- _Problem to work on_
Extract each line of the data and write it out again exactly.

-- start Provided material --

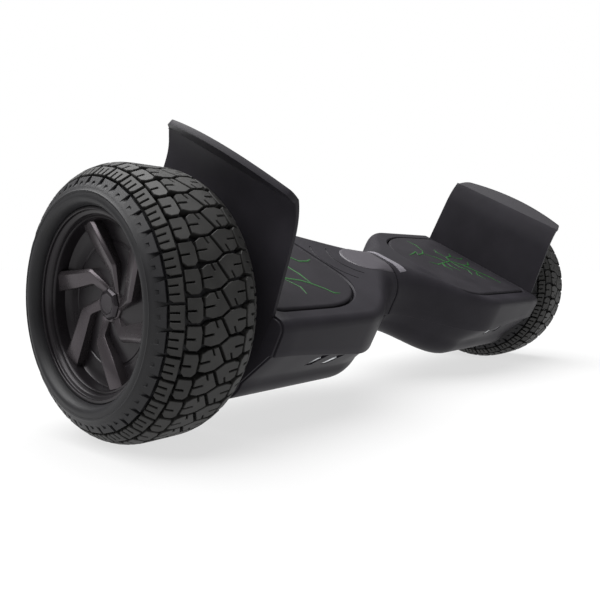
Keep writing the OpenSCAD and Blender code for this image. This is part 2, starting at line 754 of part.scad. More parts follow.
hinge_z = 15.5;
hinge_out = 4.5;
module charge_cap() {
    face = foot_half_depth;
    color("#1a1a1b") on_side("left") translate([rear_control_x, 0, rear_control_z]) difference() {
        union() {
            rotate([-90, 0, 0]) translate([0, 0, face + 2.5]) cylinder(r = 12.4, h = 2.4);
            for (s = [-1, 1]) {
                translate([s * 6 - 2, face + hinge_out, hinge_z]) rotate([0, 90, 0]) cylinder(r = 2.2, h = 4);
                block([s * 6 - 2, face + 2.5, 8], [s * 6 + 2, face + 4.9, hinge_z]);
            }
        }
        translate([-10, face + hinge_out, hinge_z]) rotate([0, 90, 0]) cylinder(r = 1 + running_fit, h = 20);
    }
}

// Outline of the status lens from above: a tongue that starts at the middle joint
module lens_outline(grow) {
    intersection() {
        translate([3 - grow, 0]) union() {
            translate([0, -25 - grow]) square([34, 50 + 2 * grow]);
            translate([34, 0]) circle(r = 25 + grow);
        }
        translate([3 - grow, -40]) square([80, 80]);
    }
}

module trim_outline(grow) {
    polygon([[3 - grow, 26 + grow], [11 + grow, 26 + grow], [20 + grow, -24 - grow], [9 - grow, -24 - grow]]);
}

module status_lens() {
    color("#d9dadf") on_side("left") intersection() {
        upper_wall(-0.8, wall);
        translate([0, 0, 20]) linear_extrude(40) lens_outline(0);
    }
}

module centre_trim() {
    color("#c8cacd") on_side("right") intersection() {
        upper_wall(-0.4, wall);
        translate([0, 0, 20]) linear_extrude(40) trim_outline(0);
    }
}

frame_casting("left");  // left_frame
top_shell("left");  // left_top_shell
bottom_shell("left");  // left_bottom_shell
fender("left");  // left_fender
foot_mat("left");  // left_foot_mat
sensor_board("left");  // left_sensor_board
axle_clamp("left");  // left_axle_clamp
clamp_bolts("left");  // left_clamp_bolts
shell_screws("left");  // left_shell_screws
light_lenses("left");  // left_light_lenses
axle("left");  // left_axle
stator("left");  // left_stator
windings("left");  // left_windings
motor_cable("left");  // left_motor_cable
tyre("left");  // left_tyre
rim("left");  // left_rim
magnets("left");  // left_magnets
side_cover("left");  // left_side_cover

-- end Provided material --

- _Task answer_
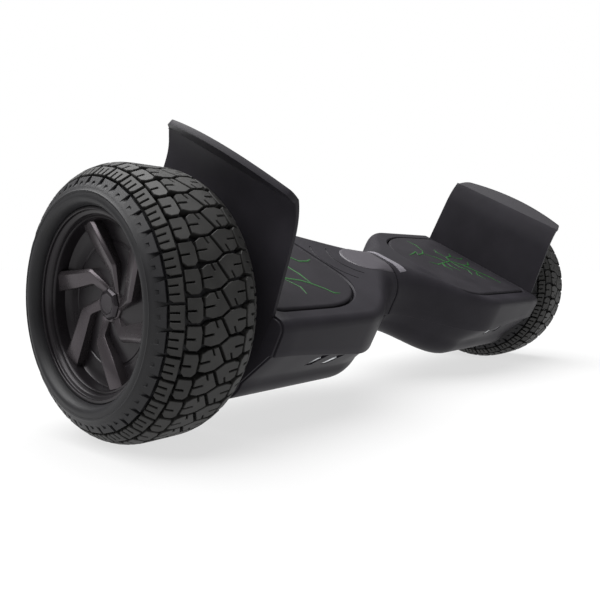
Keep writing the OpenSCAD and Blender code for this image. This is part 2, starting at line 754 of part.scad. More parts follow.
hinge_z = 15.5;
hinge_out = 4.5;
module charge_cap() {
    face = foot_half_depth;
    color("#1a1a1b") on_side("left") translate([rear_control_x, 0, rear_control_z]) difference() {
        union() {
            rotate([-90, 0, 0]) translate([0, 0, face + 2.5]) cylinder(r = 12.4, h = 2.4);
            for (s = [-1, 1]) {
                translate([s * 6 - 2, face + hinge_out, hinge_z]) rotate([0, 90, 0]) cylinder(r = 2.2, h = 4);
                block([s * 6 - 2, face + 2.5, 8], [s * 6 + 2, face + 4.9, hinge_z]);
            }
        }
        translate([-10, face + hinge_out, hinge_z]) rotate([0, 90, 0]) cylinder(r = 1 + running_fit, h = 20);
    }
}

// Outline of the status lens from above: a tongue that starts at the middle joint
module lens_outline(grow) {
    intersection() {
        translate([3 - grow, 0]) union() {
            translate([0, -25 - grow]) square([34, 50 + 2 * grow]);
            translate([34, 0]) circle(r = 25 + grow);
        }
        translate([3 - grow, -40]) square([80, 80]);
    }
}

module trim_outline(grow) {
    polygon([[3 - grow, 26 + grow], [11 + grow, 26 + grow], [20 + grow, -24 - grow], [9 - grow, -24 - grow]]);
}

module status_lens() {
    color("#d9dadf") on_side("left") intersection() {
        upper_wall(-0.8, wall);
        translate([0, 0, 20]) linear_extrude(40) lens_outline(0);
    }
}

module centre_trim() {
    color("#c8cacd") on_side("right") intersection() {
        upper_wall(-0.4, wall);
        translate([0, 0, 20]) linear_extrude(40) trim_outline(0);
    }
}

frame_casting("left");  // left_frame
top_shell("left");  // left_top_shell
bottom_shell("left");  // left_bottom_shell
fender("left");  // left_fender
foot_mat("left");  // left_foot_mat
sensor_board("left");  // left_sensor_board
axle_clamp("left");  // left_axle_clamp
clamp_bolts("left");  // left_clamp_bolts
shell_screws("left");  // left_shell_screws
light_lenses("left");  // left_light_lenses
axle("left");  // left_axle
stator("left");  // left_stator
windings("left");  // left_windings
motor_cable("left");  // left_motor_cable
tyre("left");  // left_tyre
rim("left");  // left_rim
magnets("left");  // left_magnets
side_cover("left");  // left_side_cover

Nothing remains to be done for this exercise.